— begin —
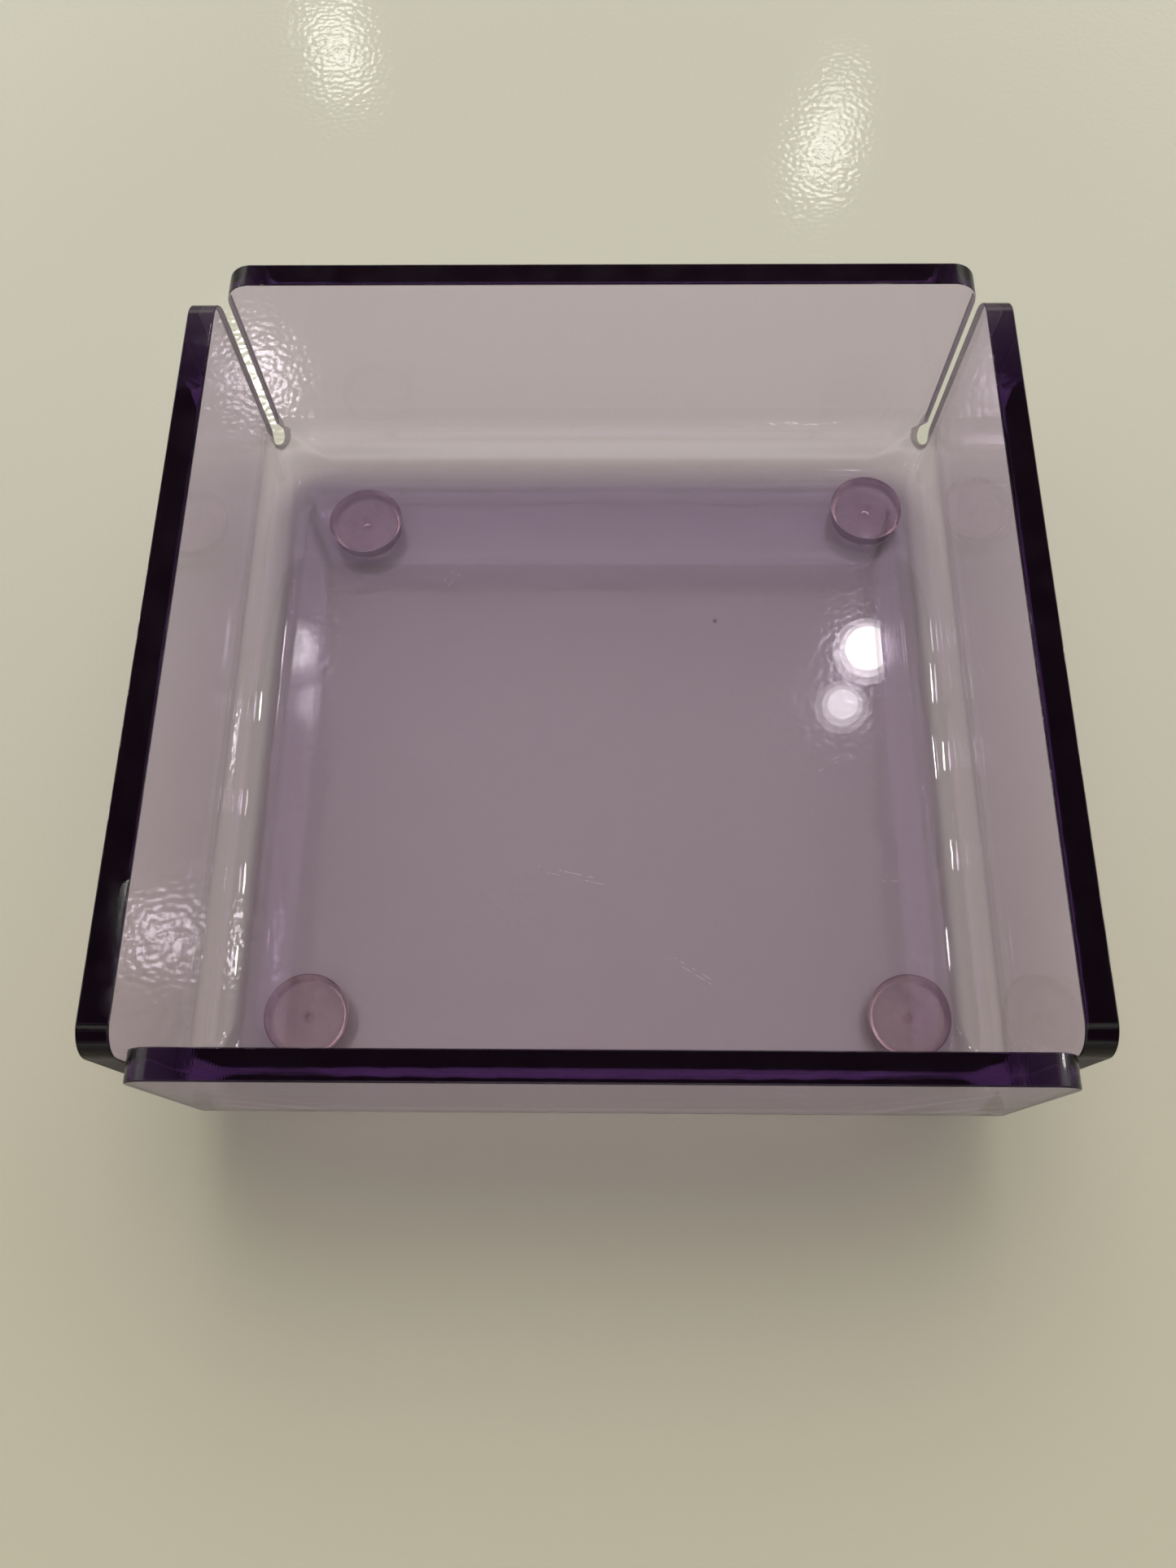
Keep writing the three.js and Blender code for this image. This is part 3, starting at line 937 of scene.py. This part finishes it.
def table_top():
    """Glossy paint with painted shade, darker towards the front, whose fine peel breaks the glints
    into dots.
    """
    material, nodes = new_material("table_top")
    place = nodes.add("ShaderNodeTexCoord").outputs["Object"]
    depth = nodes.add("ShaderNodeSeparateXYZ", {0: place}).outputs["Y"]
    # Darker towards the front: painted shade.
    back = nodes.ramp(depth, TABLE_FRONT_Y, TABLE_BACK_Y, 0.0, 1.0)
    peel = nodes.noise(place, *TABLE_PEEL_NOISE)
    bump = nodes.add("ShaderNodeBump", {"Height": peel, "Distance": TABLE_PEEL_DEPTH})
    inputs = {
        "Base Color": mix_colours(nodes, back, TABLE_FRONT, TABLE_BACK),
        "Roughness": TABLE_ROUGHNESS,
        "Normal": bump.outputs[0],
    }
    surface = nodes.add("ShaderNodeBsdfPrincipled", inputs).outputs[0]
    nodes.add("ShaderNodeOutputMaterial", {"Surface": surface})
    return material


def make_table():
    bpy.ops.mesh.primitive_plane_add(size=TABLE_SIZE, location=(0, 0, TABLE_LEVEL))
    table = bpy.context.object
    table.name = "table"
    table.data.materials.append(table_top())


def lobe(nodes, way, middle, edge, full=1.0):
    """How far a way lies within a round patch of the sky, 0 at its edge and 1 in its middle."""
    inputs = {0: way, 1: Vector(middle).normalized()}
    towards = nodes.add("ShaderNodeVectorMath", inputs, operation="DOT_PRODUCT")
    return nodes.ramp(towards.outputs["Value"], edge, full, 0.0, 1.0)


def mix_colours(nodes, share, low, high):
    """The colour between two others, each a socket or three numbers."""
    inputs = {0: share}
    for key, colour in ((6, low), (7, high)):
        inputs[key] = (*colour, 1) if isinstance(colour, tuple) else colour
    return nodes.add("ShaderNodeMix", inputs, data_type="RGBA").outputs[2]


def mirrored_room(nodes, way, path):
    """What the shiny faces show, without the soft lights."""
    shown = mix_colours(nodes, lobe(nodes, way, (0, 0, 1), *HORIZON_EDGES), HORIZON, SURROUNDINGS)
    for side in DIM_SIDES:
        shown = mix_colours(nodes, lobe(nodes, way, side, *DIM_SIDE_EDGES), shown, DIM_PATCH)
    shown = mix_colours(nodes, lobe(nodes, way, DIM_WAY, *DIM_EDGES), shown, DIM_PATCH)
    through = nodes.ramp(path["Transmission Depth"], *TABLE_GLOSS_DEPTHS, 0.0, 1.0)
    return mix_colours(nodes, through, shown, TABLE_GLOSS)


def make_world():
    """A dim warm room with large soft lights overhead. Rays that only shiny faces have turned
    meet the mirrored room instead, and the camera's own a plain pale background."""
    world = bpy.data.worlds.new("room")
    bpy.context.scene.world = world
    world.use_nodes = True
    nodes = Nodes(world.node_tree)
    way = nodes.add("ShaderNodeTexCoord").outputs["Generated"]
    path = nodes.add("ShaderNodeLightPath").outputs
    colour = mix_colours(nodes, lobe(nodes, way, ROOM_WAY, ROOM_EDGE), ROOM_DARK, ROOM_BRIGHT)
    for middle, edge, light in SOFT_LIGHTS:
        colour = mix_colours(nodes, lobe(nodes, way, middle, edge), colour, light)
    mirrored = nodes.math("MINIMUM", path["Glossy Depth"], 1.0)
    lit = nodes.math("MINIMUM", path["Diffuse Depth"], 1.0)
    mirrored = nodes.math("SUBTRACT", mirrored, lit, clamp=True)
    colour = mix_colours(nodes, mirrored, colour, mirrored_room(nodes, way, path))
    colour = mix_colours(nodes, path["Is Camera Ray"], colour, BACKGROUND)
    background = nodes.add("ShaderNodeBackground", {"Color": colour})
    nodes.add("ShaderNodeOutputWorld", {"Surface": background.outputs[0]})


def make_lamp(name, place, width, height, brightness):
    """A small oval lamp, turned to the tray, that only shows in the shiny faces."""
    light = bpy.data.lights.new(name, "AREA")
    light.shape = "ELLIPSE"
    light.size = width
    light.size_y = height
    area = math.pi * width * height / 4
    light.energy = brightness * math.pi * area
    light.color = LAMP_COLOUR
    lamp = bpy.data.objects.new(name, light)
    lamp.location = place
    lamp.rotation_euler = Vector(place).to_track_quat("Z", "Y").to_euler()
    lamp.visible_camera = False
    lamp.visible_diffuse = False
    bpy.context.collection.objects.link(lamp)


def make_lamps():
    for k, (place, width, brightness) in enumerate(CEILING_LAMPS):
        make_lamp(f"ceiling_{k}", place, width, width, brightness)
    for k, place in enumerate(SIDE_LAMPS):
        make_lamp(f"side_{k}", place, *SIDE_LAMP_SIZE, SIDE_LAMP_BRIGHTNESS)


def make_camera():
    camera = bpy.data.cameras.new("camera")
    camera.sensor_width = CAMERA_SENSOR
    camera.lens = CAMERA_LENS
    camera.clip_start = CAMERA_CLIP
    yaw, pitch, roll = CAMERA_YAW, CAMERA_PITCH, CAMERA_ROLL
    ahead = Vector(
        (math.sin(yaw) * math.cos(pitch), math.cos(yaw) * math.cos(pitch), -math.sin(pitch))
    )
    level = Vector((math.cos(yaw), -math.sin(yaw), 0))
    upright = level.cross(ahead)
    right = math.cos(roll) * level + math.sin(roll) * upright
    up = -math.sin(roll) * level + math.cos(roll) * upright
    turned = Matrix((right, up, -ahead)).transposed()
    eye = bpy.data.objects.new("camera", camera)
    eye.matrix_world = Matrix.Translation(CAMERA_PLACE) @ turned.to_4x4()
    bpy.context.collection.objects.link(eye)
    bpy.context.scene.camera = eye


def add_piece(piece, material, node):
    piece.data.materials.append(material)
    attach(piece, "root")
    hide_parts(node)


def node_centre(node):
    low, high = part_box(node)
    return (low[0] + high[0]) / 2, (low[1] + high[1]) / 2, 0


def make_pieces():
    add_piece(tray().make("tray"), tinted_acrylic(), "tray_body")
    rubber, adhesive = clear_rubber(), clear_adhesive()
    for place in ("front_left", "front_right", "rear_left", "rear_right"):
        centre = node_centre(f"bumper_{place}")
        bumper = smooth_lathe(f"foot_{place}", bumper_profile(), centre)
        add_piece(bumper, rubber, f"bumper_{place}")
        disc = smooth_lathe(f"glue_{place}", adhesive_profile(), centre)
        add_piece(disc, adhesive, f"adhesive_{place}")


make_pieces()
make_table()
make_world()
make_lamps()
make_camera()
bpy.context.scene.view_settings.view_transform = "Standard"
— end —
— begin —
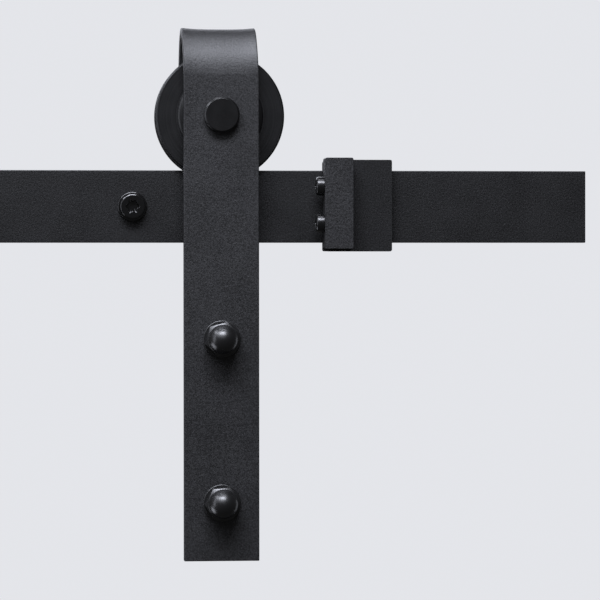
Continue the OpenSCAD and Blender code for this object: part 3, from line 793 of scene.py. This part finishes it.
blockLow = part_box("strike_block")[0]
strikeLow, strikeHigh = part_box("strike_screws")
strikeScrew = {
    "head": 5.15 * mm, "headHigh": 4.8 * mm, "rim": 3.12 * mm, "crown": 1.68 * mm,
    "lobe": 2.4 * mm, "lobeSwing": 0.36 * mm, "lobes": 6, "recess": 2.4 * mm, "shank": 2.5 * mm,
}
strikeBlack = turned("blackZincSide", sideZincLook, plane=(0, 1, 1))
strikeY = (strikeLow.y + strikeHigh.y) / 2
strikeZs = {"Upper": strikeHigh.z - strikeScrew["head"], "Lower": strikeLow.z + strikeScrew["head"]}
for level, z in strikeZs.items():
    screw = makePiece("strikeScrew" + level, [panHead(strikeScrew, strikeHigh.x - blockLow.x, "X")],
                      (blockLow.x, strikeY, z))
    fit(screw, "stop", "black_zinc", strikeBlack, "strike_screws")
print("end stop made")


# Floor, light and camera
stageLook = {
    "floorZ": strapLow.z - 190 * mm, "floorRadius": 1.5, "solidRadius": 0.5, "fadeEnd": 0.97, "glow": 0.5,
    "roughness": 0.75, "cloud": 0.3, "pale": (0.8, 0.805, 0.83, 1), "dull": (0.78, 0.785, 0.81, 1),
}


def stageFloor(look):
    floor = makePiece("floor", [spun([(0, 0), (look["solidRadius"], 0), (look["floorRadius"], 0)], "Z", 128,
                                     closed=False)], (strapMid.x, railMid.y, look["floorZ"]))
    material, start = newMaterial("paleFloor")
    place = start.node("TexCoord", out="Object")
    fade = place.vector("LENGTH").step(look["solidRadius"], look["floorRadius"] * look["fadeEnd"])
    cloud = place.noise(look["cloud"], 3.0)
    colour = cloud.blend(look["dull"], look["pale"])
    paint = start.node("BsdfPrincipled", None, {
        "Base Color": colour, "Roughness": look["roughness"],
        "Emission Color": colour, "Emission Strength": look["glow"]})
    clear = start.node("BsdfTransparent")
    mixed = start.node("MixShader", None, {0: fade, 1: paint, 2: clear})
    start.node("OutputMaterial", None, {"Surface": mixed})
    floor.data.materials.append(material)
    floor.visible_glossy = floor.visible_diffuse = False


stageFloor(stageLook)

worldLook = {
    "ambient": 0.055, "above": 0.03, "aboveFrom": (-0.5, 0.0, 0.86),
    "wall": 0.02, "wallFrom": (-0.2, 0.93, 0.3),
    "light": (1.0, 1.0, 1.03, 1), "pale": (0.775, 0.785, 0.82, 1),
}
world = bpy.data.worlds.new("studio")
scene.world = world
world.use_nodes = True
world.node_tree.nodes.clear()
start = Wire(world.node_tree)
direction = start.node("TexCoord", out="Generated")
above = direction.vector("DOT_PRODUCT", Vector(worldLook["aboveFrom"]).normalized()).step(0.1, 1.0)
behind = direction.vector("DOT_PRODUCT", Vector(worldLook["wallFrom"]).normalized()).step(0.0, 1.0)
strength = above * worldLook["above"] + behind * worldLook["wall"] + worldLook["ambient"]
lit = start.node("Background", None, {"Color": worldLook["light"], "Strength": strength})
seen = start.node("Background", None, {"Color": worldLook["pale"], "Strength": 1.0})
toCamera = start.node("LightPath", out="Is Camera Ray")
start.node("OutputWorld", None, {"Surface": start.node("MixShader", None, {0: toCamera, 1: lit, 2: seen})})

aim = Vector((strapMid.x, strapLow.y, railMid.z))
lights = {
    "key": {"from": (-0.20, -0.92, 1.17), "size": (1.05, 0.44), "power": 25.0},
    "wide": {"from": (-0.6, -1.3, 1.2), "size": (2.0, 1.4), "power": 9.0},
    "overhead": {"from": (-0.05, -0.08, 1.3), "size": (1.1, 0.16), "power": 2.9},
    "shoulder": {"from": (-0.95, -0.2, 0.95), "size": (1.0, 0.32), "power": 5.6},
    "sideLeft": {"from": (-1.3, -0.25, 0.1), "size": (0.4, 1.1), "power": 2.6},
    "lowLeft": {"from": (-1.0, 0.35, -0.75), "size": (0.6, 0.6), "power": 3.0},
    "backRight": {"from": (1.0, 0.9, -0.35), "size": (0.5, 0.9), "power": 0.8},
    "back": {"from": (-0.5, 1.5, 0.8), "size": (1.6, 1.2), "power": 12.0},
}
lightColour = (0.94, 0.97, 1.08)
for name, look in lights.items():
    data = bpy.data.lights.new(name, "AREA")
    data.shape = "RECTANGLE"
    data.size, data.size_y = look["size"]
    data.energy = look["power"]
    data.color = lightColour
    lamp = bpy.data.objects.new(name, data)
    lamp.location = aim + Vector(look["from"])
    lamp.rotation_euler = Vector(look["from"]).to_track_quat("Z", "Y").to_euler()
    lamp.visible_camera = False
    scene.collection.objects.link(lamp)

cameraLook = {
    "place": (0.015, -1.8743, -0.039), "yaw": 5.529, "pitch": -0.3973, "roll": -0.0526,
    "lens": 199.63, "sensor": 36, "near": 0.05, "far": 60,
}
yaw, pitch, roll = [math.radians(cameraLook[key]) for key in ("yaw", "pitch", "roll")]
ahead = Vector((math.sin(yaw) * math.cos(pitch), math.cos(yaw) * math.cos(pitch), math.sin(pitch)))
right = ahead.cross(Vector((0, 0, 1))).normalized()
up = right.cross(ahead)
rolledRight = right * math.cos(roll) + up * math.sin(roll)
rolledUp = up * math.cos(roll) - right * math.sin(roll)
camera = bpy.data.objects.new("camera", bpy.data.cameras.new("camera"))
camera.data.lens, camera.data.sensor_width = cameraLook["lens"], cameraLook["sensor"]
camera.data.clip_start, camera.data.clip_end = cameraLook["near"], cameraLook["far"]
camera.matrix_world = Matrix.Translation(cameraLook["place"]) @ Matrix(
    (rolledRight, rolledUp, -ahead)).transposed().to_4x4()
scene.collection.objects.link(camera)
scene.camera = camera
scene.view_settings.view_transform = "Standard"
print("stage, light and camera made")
— end —
WHAT THE EXERCISE ASKS: With the first line being the one containing "Keep writing the" and the last line the one containing "return material", transcribe exactly the lines above that fall in that range.

FULL RESPONSE:
Keep writing the three.js and Blender code for this image. This is part 3, starting at line 937 of scene.py. This part finishes it.
def table_top():
    """Glossy paint with painted shade, darker towards the front, whose fine peel breaks the glints
    into dots.
    """
    material, nodes = new_material("table_top")
    place = nodes.add("ShaderNodeTexCoord").outputs["Object"]
    depth = nodes.add("ShaderNodeSeparateXYZ", {0: place}).outputs["Y"]
    # Darker towards the front: painted shade.
    back = nodes.ramp(depth, TABLE_FRONT_Y, TABLE_BACK_Y, 0.0, 1.0)
    peel = nodes.noise(place, *TABLE_PEEL_NOISE)
    bump = nodes.add("ShaderNodeBump", {"Height": peel, "Distance": TABLE_PEEL_DEPTH})
    inputs = {
        "Base Color": mix_colours(nodes, back, TABLE_FRONT, TABLE_BACK),
        "Roughness": TABLE_ROUGHNESS,
        "Normal": bump.outputs[0],
    }
    surface = nodes.add("ShaderNodeBsdfPrincipled", inputs).outputs[0]
    nodes.add("ShaderNodeOutputMaterial", {"Surface": surface})
    return material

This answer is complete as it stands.